After this discovery, Clerics became independent from their Deities. Instead of following a god’s commands, a Cleric could bind himself to the spiritual purity demands of a particular set of Domains (usually two). This would be represented by selecting two Taboos (with one additional Taboo every three levels). A 1st-level Cleric with the War and Strength Domains could pick, for example, the following Taboos: 1) Never retreat from battle; and 2) Never takes order from a weaker individual. Domain-bound Cleric can’t spontaneously convert their prepared spells to summon divine servants (and also can’t cast planar ally or gate spells).

So now, Clerics can not only choose to serve a different god, but also Deities can’t remove a Cleric’s powers, only certain abilities. This means that the Gods must play a more subtle game of favors (and threats) with their followers and that Clerics can indeed be “bought” (or cajoled) by other Deities to “change sides” (or that an inept Deity can become a servant of its clergy).
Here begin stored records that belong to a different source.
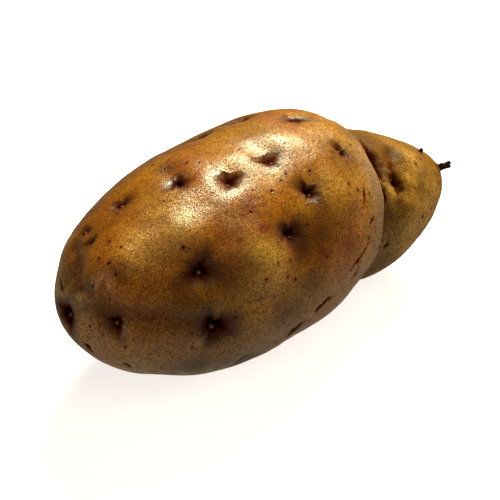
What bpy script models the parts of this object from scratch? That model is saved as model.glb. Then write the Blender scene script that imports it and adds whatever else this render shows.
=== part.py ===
"""A potato as lifted and washed: one tuber with a knob at its stolon end, the dried stub of the
stolon that it grew on, and the broken ends of two roots beside it.

Run with: blender --background --python part.py

The row frame is in metres. +X runs from the rose end to the stolon end, +Z is up, and the origin
is the middle of the small flat spot that the tuber rests on, under its centre of mass. Places
round the tuber are given by x and by an angle about the core line, from +Y towards +Z.
"""

import math

import bmesh
import bpy
from mathutils import Vector
from mathutils.bvhtree import BVHTree

MM = 0.001  # every size below is in millimetres and becomes metres through this

# ---- driving dimensions, in millimetres ----
ROSE_TIP = (-68.5, -1.5, 35.5)  # the end with the youngest buds
STOLON_TIP = (77.5, -10.0, 28.5)  # the end that hung on the plant
FLATTENING = 1.06  # a cross-section's width over its height
# Rings along each lobe: x, half width, and the y and z of the ring's middle.
MAIN_LOBE = [
    ROSE_TIP[:1] + (0,) + ROSE_TIP[1:],
    (-66, 8.5, -1.5, 35.2),
    (-57, 20, -1.4, 34.6),
    (-43, 28.5, -1.2, 33.6),
    (-25, 34, -0.6, 32.9),
    (-3, 35.5, 0, 32.5),
    (17, 34.5, 1, 32.7),
    (33, 29.5, 2, 33.8),
    (43, 22, 3, 34.3),
    (49, 13, 3.7, 34.7),
    (51, 0, 4, 35),
]
KNOB = [
    (13, 0, 10, 25.5),
    (17, 14, 8.6, 25.8),
    (27, 27, 5.6, 27),
    (41, 28.5, 1, 27.4),
    (55, 22.5, -3.4, 27.2),
    (67, 14.5, -7, 28),
    (74, 7.5, -9, 28.4),
    STOLON_TIP[:1] + (0,) + STOLON_TIP[1:],
]
STEPS_BETWEEN_RINGS = 6
RING_POINTS = 60

SKIN_GRID = 3.2  # edge length of the faces that the skin is made of
SKIN_SMOOTHING = 4
FOLD_DEPTH = 1.3  # the crease where the knob meets the main lobe
FOLD_HALF_WIDTH = 5.0

# The hollows that the eyes sit in: x, angle in degrees, width of the hollow, depth.
HOLLOWS = [
    (-67.6, 55, 14, 2.0),
    (-60.5, 162, 14, 1.5),
    (-53, 65, 12, 0.9),
    (-40.5, 68, 12, 0.9),
    (-37.5, 178, 18, 1.8),
    (-37.5, 137, 17, 1.8),
    (-25.5, 84, 12, 0.9),
    (-14, 100, 12, 0.9),
    (-6.5, 140, 15, 1.4),
    (-1, 50, 12, 0.9),
    (2.5, 94, 14, 1.1),
    (7, 121, 12, 1.1),
    (13, 53, 13, 1.0),
    (24.5, 72, 13, 0.9),
    (27, 105, 12, 0.9),
    (45.5, 141, 15, 1.5),
    (-58, 10, 14, 1.4),
    (-62, 285, 13, 1.4),
    (-45, 235, 16, 1.4),
    (-40, 330, 17, 1.6),
    (-32, 22, 16, 1.5),
    (-24, 217, 15, 1.3),
    (-14, 350, 17, 1.7),
    (-3, 219, 15, 1.3),
    (3, 12, 16, 1.5),
    (14, 318, 16, 1.5),
    (24, 245, 16, 1.4),
    (28, 32, 15, 1.4),
    (33, 350, 15, 1.4),
    (53, 45, 14, 1.5),
    (56, 300, 15, 1.6),
    (57, 245, 13, 1.2),
]

STUB_GAP = 0.3  # between the skin and the dry pieces that grew out of it
STOLON_DIRECTION = (0.84, -0.42, 0.34)
STOLON_LENGTH = 5.2
STOLON_RADII = (1.4, 0.9, 0.65, 0.5)  # from its foot to its broken end
FORK_AT = 0.45  # share of the stub's length where the thin side root leaves it
FORK_LENGTH = 2.8
FORK_RADII = (0.6, 0.3)
# The broken roots: x and angle of each, length, and radius at the foot and at the broken end.
ROOTS = [
    (65, 105, 1.2, 0.55, 0.35),
    (71, 135, 1.6, 0.6, 0.3),
]
ROOT_LEAN = (0.3, 0.0, 0.2)

SKIN_COLOUR = (0.42, 0.22, 0.06, 1.0)
DRY_COLOUR = (0.03, 0.016, 0.01, 1.0)


def clear_scene():
    for obj in list(bpy.data.objects):
        bpy.data.objects.remove(obj, do_unlink=True)


def finish_material(name, colour, roughness):
    material = bpy.data.materials.new(name)
    material.use_nodes = True
    shader = material.node_tree.nodes["Principled BSDF"]
    shader.inputs["Base Color"].default_value = colour
    shader.inputs["Roughness"].default_value = roughness
    shader.inputs["Metallic"].default_value = 0.0
    return material


def new_object(name, mesh, material=None):
    obj = bpy.data.objects.new(name, mesh)
    bpy.context.scene.collection.objects.link(obj)
    if material:
        mesh.materials.append(material)
    return obj


def baked_copy(obj):
    """The object's mesh with its modifiers applied."""
    bpy.context.view_layer.update()
    graph = bpy.context.evaluated_depsgraph_get()
    return bpy.data.meshes.new_from_object(obj.evaluated_get(graph))


def between(a, b, c, d, t):
    """The value a share t of the way from b to c, on a smooth curve through all four."""
    return 0.5 * (2 * b + (c - a) * t + (2 * a - 5 * b + 4 * c - d) * t**2 + (3 * b - a - 3 * c + d) * t**3)


def along(rows):
    """A smooth curve through the rows. The ends turn square to the axis, which rounds the tips."""
    first, last = rows[1], rows[-2]
    rows = [(first[0], -first[1], *first[2:]), *rows, (last[0], -last[1], *last[2:])]
    rings = []
    for four in zip(rows, rows[1:], rows[2:], rows[3:]):
        for step in range(STEPS_BETWEEN_RINGS):
            rings.append([between(*values, step / STEPS_BETWEEN_RINGS) for values in zip(*four)])
    return rings[1:]  # the first one is the tip itself


def ring_points(x, half_width, y, z):
    for point in range(RING_POINTS):
        turn = 2 * math.pi * point / RING_POINTS
        half_height = half_width / FLATTENING
        yield Vector((x, y + half_width * math.cos(turn), z + half_height * math.sin(turn))) * MM


def lobe_mesh(name, rows):
    """One lobe as a closed skin of rings, with a point at each tip."""
    lobe = bmesh.new()
    tips = [lobe.verts.new(Vector((row[0], row[2], row[3])) * MM) for row in (rows[0], rows[-1])]
    rings = [[lobe.verts.new(point) for point in ring_points(*ring)] for ring in along(rows)]
    for near, far in zip(rings, rings[1:]):
        for i in range(RING_POINTS):
            lobe.faces.new((near[i - 1], near[i], far[i], far[i - 1]))
    for i in range(RING_POINTS):
        lobe.faces.new((tips[0], rings[0][i], rings[0][i - 1]))
        lobe.faces.new((tips[1], rings[-1][i - 1], rings[-1][i]))
    bmesh.ops.recalc_face_normals(lobe, faces=lobe.faces)
    mesh = bpy.data.meshes.new(name)
    lobe.to_mesh(mesh)
    lobe.free()
    return mesh


def joined_lobes(main_lobe, knob):
    """Both lobes as one skin of even faces, with the join softened."""
    obj = new_object("join", main_lobe)
    other = new_object("join_knob", knob)
    union = obj.modifiers.new("union", "BOOLEAN")
    union.operation = "UNION"
    union.object = other
    remesh = obj.modifiers.new("even_faces", "REMESH")
    remesh.mode = "VOXEL"
    remesh.voxel_size = SKIN_GRID * MM
    smooth = obj.modifiers.new("soften", "SMOOTH")
    smooth.iterations = SKIN_SMOOTHING
    skin = bmesh.new()
    skin.from_mesh(baked_copy(obj))
    for helper in (obj, other):
        bpy.data.objects.remove(helper, do_unlink=True)
    return skin


def falloff(distance, reach):
    """1 at the middle, easing to 0 at the reach."""
    share = min(distance / reach, 1.0)
    return (1 - share**2) ** 2


def tree_of(mesh):
    return BVHTree.FromPolygons([v.co for v in mesh.vertices], [p.vertices for p in mesh.polygons])


def press_fold(skin, lobes):
    """Draws the crease in, where a point on one lobe's skin is close to the other lobe's."""
    trees = [tree_of(mesh) for mesh in lobes]
    moves = []
    for vert in skin.verts:
        away = max(tree.find_nearest(vert.co)[3] for tree in trees)
        moves.append(vert.normal * FOLD_DEPTH * MM * falloff(away, FOLD_HALF_WIDTH * MM))
    for vert, move in zip(skin.verts, moves):
        vert.co -= move


def core_point(x):
    """The point of the core line, which joins the two tips, at this x in millimetres."""
    share = (x - ROSE_TIP[0]) / (STOLON_TIP[0] - ROSE_TIP[0])
    return Vector(ROSE_TIP).lerp(Vector(STOLON_TIP), share) * MM


def on_skin(tree, x, degrees):
    """The point of the skin at a place, and the outward normal there."""
    turn = math.radians(degrees)
    outward = Vector((0, math.cos(turn), math.sin(turn)))
    start = core_point(x) + outward * 100 * MM
    place, normal, _, _ = tree.ray_cast(start, -outward)
    return place, normal


def press_hollows(skin):
    tree = BVHTree.FromBMesh(skin)
    places = [on_skin(tree, x, degrees) for x, degrees, _, _ in HOLLOWS]
    for (place, normal), (_, _, width, depth) in zip(places, HOLLOWS):
        for vert in skin.verts:
            vert.co -= normal * depth * MM * falloff((vert.co - place).length, width / 2 * MM)


def cut_rest_spot(skin):
    """Cuts the belly off level at z = 0 and closes it with one flat face."""
    everything = [*skin.verts, *skin.edges, *skin.faces]
    cut = bmesh.ops.bisect_plane(
        skin, geom=everything, dist=1e-7, plane_co=(0, 0, 0), plane_no=(0, 0, -1), clear_outer=True
    )
    rim = [part for part in cut["geom_cut"] if isinstance(part, bmesh.types.BMEdge)]
    for vert in {vert for edge in rim for vert in edge.verts}:
        vert.co.z = 0.0
    bmesh.ops.contextual_create(skin, geom=rim)
    bmesh.ops.recalc_face_normals(skin, faces=skin.faces)


def make_tuber(material):
    lobes = [lobe_mesh("main_lobe", MAIN_LOBE), lobe_mesh("knob_lobe", KNOB)]
    skin = joined_lobes(*[mesh.copy() for mesh in lobes])
    skin.normal_update()
    press_fold(skin, lobes)
    press_hollows(skin)
    tree = BVHTree.FromBMesh(skin)
    cut_rest_spot(skin)
    mesh = bpy.data.meshes.new("tuber")
    skin.to_mesh(mesh)
    skin.free()
    mesh.shade_smooth()
    new_object("tuber", mesh, material)
    return tree


def tapered_tube(name, points, radii):
    """A closed stick through the points, in metres, as thick at each as its radius says."""
    curve = bpy.data.curves.new(name, "CURVE")
    curve.dimensions = "3D"
    curve.bevel_depth = MM
    curve.bevel_resolution = 3
    curve.use_fill_caps = True
    spline = curve.splines.new("POLY")
    spline.points.add(len(points) - 1)
    for control, point, radius in zip(spline.points, points, radii):
        control.co = (*point, 1.0)
        control.radius = radius
    obj = new_object(name, curve)
    mesh = baked_copy(obj)
    bpy.data.objects.remove(obj, do_unlink=True)
    tube = bmesh.new()
    tube.from_mesh(mesh)
    bmesh.ops.remove_doubles(tube, verts=tube.verts, dist=1e-6)
    bmesh.ops.recalc_face_normals(tube, faces=tube.faces)
    tube.to_mesh(mesh)
    tube.free()
    return mesh


def make_stolon_stub(tree, material):
    """A dry stick with a flared foot, which splits in two where it broke."""
    direction = Vector(STOLON_DIRECTION).normalized()
    tip = Vector(STOLON_TIP) * MM
    foot = tree.ray_cast(tip + direction * 20 * MM, -direction)[0] + direction * (STUB_GAP + 0.6) * MM
    bend = Vector((0, 0, 0.4 * MM))
    shares = (0.0, 0.25, 0.65, 1.0)
    points = [foot + direction * STOLON_LENGTH * MM * share + bend * share**2 for share in shares]
    stick = new_object("stolon_stub", tapered_tube("stolon_stub", points, STOLON_RADII), material)
    fork_start = foot + direction * STOLON_LENGTH * MM * FORK_AT
    fork_way = (direction - Vector((0, 0, 0.45))).normalized()
    fork_points = [fork_start, fork_start + fork_way * FORK_LENGTH * MM]
    fork = new_object("fork", tapered_tube("fork", fork_points, FORK_RADII))
    fork.hide_render = True
    fork.display_type = "WIRE"
    union = stick.modifiers.new("fork", "BOOLEAN")
    union.operation = "UNION"
    union.object = fork


def make_root_stubs(tree, material):
    for number, (x, degrees, length, foot_radius, end_radius) in enumerate(ROOTS, start=1):
        place, normal = on_skin(tree, x, degrees)
        foot = place + normal * (STUB_GAP + 0.15) * MM
        end = foot + (normal + Vector(ROOT_LEAN)).normalized() * length * MM
        name = f"root_stub_{number}"
        new_object(name, tapered_tube(name, [foot, end], (foot_radius, end_radius)), material)


def main():
    clear_scene()
    skin_material = finish_material("potato_skin", SKIN_COLOUR, 0.45)
    dry_material = finish_material("dry_stem", DRY_COLOUR, 0.8)
    tree = make_tuber(skin_material)
    make_stolon_stub(tree, dry_material)
    make_root_stubs(tree, dry_material)


main()
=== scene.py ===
import math
import random

import bpy
import numpy as np
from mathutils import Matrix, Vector
from mathutils.bvhtree import BVHTree


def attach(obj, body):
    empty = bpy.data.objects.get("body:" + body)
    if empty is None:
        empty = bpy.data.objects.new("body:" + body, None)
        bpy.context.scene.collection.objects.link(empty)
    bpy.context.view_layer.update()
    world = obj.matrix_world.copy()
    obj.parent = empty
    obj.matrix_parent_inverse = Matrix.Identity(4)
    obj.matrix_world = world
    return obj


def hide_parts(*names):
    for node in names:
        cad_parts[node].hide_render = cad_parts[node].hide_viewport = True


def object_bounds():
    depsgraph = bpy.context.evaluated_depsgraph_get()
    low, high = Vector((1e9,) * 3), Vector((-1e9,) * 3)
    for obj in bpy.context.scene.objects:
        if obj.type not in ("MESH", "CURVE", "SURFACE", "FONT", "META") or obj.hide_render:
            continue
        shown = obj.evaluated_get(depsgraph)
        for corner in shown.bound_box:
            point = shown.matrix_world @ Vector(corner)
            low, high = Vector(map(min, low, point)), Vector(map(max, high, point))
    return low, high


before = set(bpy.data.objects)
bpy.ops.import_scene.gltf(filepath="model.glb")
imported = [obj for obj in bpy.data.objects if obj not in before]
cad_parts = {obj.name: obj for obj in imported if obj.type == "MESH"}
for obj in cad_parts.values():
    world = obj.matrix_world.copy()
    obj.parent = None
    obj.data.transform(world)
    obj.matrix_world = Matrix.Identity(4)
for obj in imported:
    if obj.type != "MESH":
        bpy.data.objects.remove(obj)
cad_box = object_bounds()
MM = 0.001


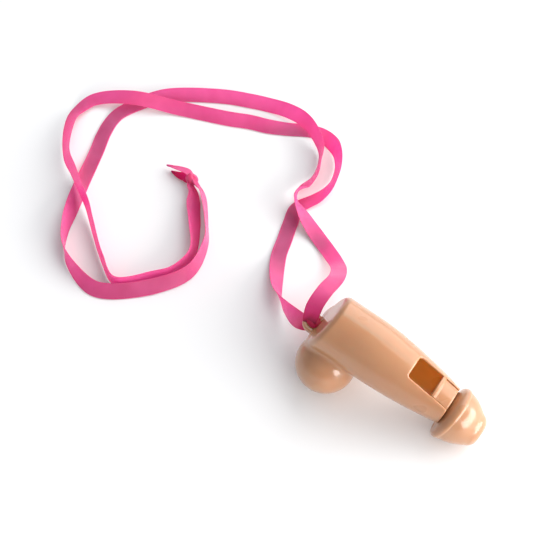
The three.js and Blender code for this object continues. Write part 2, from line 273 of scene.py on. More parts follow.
def peach_plastic():
    """Glossy, slightly translucent moulded plastic, with faint flow marks and fine scuffs. Its inside surfaces are a
    bright orange, a painted glow of the light that comes through the walls.
    """
    n = Nodes("peach_plastic")
    place = n.add("ShaderNodeTexCoord").outputs["Object"]
    flow = n.noise(place, 55.0, 2.0)
    grain = n.noise(place, 1400.0, 3.0)
    base = n.mix(
        n.ramp(flow, 0.35, 0.65), (0.46, 0.216, 0.102, 1), (0.48, 0.234, 0.114, 1)
    )
    speck = n.ramp(grain, 0.62, 0.75)
    outer = n.mix(n.math("MULTIPLY", speck, 0.02), base, (0.42, 0.17, 0.085, 1))
    # Painted glow: the surfaces inside the whistle are coloured a bright orange for the light that comes through the
    # walls.
    inner_glow = n.add("ShaderNodeAttribute", attribute_name="inner_glow").outputs["Fac"]
    n.set(
        Base_Color=n.mix(inner_glow, outer, (1.0, 0.64, 0.20, 1)),
        Roughness=n.ramp(n.noise(place, 60.0, 1.0), 0.3, 0.7, 0.27, 0.31),
        Normal=n.bump(n.noise(place, 40.0, 1.0), 0.02, 0.0006),
        IOR=1.49,
        Subsurface_Weight=0.6,
        Subsurface_Radius=(1.0, 0.55, 0.3),
        Subsurface_Scale=0.0028,
        Coat_Weight=0.65,
        Coat_Roughness=0.08,
    )
    return n.material


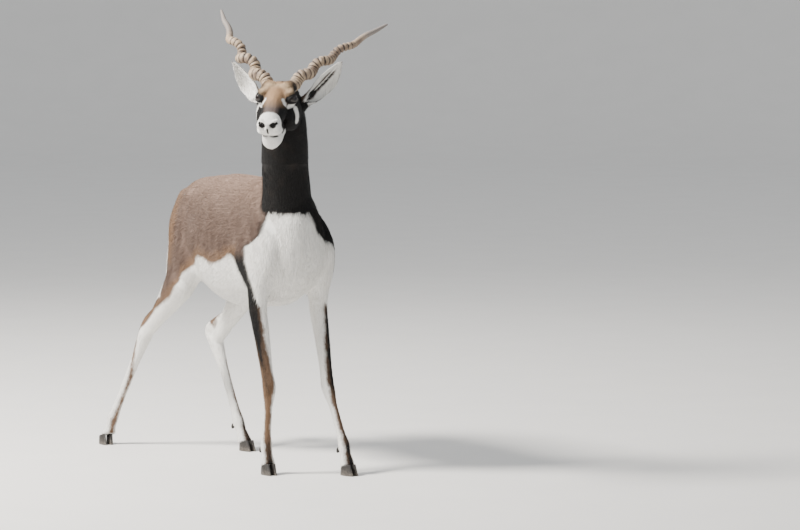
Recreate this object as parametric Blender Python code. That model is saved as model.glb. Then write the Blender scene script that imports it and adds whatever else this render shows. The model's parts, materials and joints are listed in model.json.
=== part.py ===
"""Adult male blackbuck at life size: it stands with the left hind leg under it and the
right one stretched back, the neck raised and the head turned to the animal's right.

Metres, +Z up. The animal faces -Y and its left side is at +X. The flesh is lofted from
anatomical stations, fused into one body, modelled by small functions of place, and parted
into named pieces by thin cuts. Horns, eyes and dewclaws sit in sockets of their own shape,
and ears and hooves meet the flesh face to face.
"""

import math

import bmesh
import bpy
import numpy as np
from mathutils import Vector

# Driving dimensions
GAP = 0.0003
FUSE_VOXEL = 0.0028
RING_STEP = 0.009
FLESH_TRIANGLES = 6600
SIDES = {"left": 1.0, "right": -1.0}
WORLD_AXES = (Vector((1, 0, 0)), Vector((0, 1, 0)), Vector((0, 0, 1)))

# Head carriage: turned to the animal's right, nose lowered, left cheek a little dipped
HEAD_TURN = math.radians(44.5)
HEAD_DIP = math.radians(21.0)
HEAD_ROLL = math.radians(2.0)
EYE_MIDPOINT = Vector((-0.142, -0.078, 1.046))

# On the head: along the face, to the side, above the line of the eyes
EYE_RADIUS = 0.0160
EYE_SEAT = (0.0065, 0.0415, 0.0035)
GAZE = (0.45, 0.87, 0.20)
EAR_ROOT = (-0.058, 0.051, -0.045)
EAR_TIPS = {"left": (-0.121, 0.155, 0.060), "right": (-0.129, 0.153, 0.043)}
EAR_BEND = {"left": 0.017, "right": 0.024}
EAR_OUTWARD = {"left": 0.22, "right": 0.04}
EAR_STUB = 0.016
HORN_ROOT = (-0.022, 0.0225, 0.017)
HORN_TIPS = {"left": (-0.351, 0.236, 0.080), "right": (-0.350, 0.236, 0.104)}
HORN_RADIUS = 0.0170
HORN_TAPER = 0.50
HORN_TURNS = {"left": 4.61, "right": 4.18}
HORN_PHASE = {"left": -1.84, "right": 0.53}
HORN_SWING = {"left": 0.0067, "right": 0.0127}
HORN_BOW = {"left": (0.012, -0.029, -0.005), "right": (0.004, 0.011, -0.017)}
HORN_BOW_SKEW = {"left": 1.05, "right": 1.44}
HORN_RINGS = 25
HORN_RINGED = 0.74
HORN_STRAIGHT = 0.06
HORN_SIDES = 9
EYE_SIDES = 14
EYE_RINGS = 8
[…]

All that matters to these divine casters are the eternal Domains, not theirs “Masks” (the Deities).

Mystics: The Psionic Heresy.

And now we finally get to the final piece of this proto-cosmology: Psionics (or Mystics as I prefer to call them here). Mystics are seem by most civilized races and cultures as Abyss-spawn and heretics – masters of dangerous and dissolute doctrines, imbued with strange powers by the Things From Beyond the Outer Sphere (like the Abyss’ demons, qlippoths and worse things from the Dark Tapestry).

All this is a lie.

Mystics are truly deeply feared and hated… but by the Deities. That’s because all Deities were (in bygone ages and ancient worlds) Mystics themselves. While Wizards summon raw Planar power and Clerics channel the Domain’s aspects, Mystic focus inward. They are the ones that find the True Source of power within them. If properly fueled, this Inner Fire will – centuries in the future – give rise to a new God. And that’s why the current Deities desire to extinguish this knowledge. Outer Sphere’s divine politics are already too messed up.

That’s all folks!

This article is only a (potentially useless) example of how you can customize Pathfinder classes and setting to create a unique experience and a totally new way of seeing classic elements like Wizards and Clerics. You’ll note that I didn’t include other classes like Sorcerers and Druids. I just couldn’t find any good idea for them and a Pathfinder game doesn’t has to have all classes to work (I fact many seem to forget these days since Eberron’s design philosophy became mainstream).